Frequently asked questions

Can I really sell services through an e-commerce store, not just physical products?

Yes. Modern platforms treat a service as a product you mark as non-shippable — no weight, no inventory, no delivery address. You create a listing, set a price, and take payment at checkout exactly as you would for a physical item, with fixed-price packages, deposits, or quote-based pricing for custom work.

How do I take a deposit for a service online?

Sell the deposit as its own fixed-price item (for example a Booking Deposit for £50) that the customer pays to secure their slot, then invoice the balance later. Dirora's automated invoicing produces proper paperwork for both the deposit and the final payment, and you should state your refund terms clearly on the listing.

What if every job is custom and I can't set a fixed price?

Use a quote-to-order flow. The customer requests a quote instead of adding to basket, you build and send a priced quote, and once they accept it converts straight into a payable order. Dirora's Interactive Quotation System handles this, with Product Personalisation fields to collect the details you need to price accurately.

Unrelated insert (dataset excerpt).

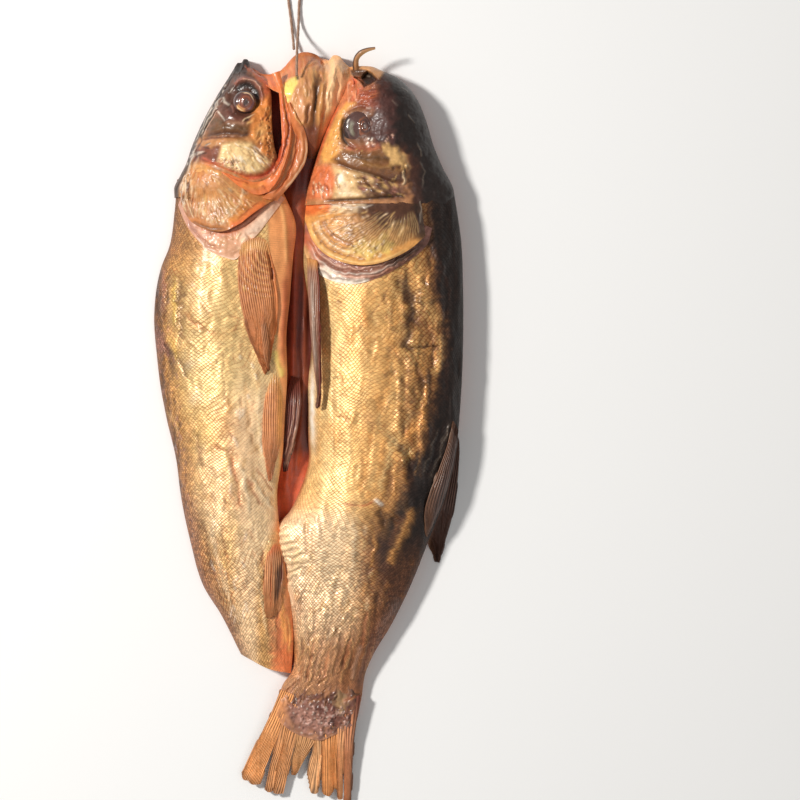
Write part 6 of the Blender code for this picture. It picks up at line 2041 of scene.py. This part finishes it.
root.creases(DRIED_BLOOD, 170, 3.6, 70, 0.7, 0.45, (screen(214, 180, 170), UMBER, MAUVE, DARK), 0.6, 340,
             spread=55, gloss=0.85)
root.creases(DRIED_BLOOD, 60, 1.8, 20, 0.5, 0.35, (SILVER, screen(86, 50, 44)), 0.6, 341, spread=70, gloss=0.9)
root.creases([(-18, -196), (34, -190), (36, -206), (-20, -206)], 50, 7, 58, 0.7, 0.5, (TAN, UMBER, BROWN), 0.5,
             342, spread=16)
for k in range(9):
    x = -8 + 3.2 * k
    root.stroke([(x - 8, -206 + k), (x - 2, -199 + k), (x + 4, -190 + k)], 0.7, lift=-0.7, colour=UMBER,
                amount=0.6, wobble=1)
root.rough(2.6, 0.5, 121, stretch=1.8)
root.rough(1.1, 0.22, 122, stretch=2)
root.tone *= 1.12
root.mottle(2.4, 0.3, 123)
tail_root = settle(leaf("tail_root", root, 1.4), BARE_SKIN)

# %% Upturned lip of the right jaw
lip = Skin([(34.6, 268, 17), (34.4, 274, 22), (35.6, 278.6, 25.5), (39, 282.4, 28), (44.5, 284.3, 29),
            (50.5, 285, 29.3)],
           [(38.4, 268, 17), (37.2, 273.6, 22), (37.6, 277, 25), (40.4, 280.2, 27.4), (45, 282.9, 28.8),
            (50.5, 284.6, 29.3)], 90, 30, crowd=0.3, colour=screen(176, 132, 92))
lip.arch([18, 23, 26, 28.6, 29.4, 29.4], fullness=0.8)
lip.tint(ease(0.45, 0.1, lip.s) * 0.95, screen(60, 44, 42))
lip.tint(ease(0.6, 0.9, lip.s) * ease(0.2, 0.5, lip.t) * 0.7, screen(232, 196, 140))
lip.mottle(1.5, 0.15, 124)
settle(leaf("lip_curl", lip, 0.9), BARE_SKIN)

# %% [markdown]
# ## Floor and light
#
# A plain pale floor and soft studio light. The key light comes from the left and from the heads' side,
# low enough to leave the fold in shade and to pick out the scales.

# %% Floor
FLOOR_SIZE = 9000.0
bpy.ops.object.select_all(action="DESELECT")
bpy.ops.mesh.primitive_plane_add(size=FLOOR_SIZE * MM, location=(0, 0, -0.05 * MM))
floor = bpy.context.object
floor.name = "floor"
floor_paint = bpy.data.materials.new("floor_paint")
floor_paint.use_nodes = True
floor_paint.node_tree.nodes["Principled BSDF"].inputs["Base Color"].default_value = (0.9, 0.9, 0.9, 1)
floor_paint.node_tree.nodes["Principled BSDF"].inputs["Roughness"].default_value = 0.9
floor.data.materials.append(floor_paint)


# %% Lights
def add_area(name, towards, distance, size, watts, tint=(1, 1, 1)):
    """An area light in the given direction from the fish, turned towards it."""
    way = Vector(towards).normalized()
    target = Vector((-0.01, 0.0, 0.02))
    bpy.ops.object.light_add(type="AREA", location=target + way * distance)
    light = bpy.context.object
    light.name = name
    light.rotation_mode = "QUATERNION"
    light.rotation_quaternion = way.to_track_quat("Z", "Y")
    light.data.shape = "DISK"
    light.data.size = size
    light.data.energy = watts
    light.data.color = tint
    return light


add_area("key", (-0.78, 0.36, 0.9), 2.2, 0.30, 49.0, (1.0, 0.975, 0.93))
add_area("fill", (0.35, -0.4, 1.0), 2.6, 1.8, 9.0, (1.0, 0.97, 0.93))
world = bpy.data.worlds.new("studio")
world.use_nodes = True
world.node_tree.nodes["Background"].inputs["Color"].default_value = (1, 1, 1, 1)
world.node_tree.nodes["Background"].inputs["Strength"].default_value = 0.27
bpy.context.scene.world = world
bpy.context.scene.view_settings.view_transform = "Standard"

Do I need separate booking and invoicing software?

Not necessarily. If your platform supports services natively, the sale, payment, order record and invoice all live in one place. That removes the common mess of a booking app, a payment link and an accounting tool that don't share data — everything flows from a single checkout.

Do I have to charge VAT on services sold online?

If your turnover exceeds the UK VAT registration threshold, you generally must register and charge VAT on your services. Your store's tax settings can apply the correct rate automatically at checkout. This is general information, not tax advice — check GOV.UK or an accountant for your circumstances.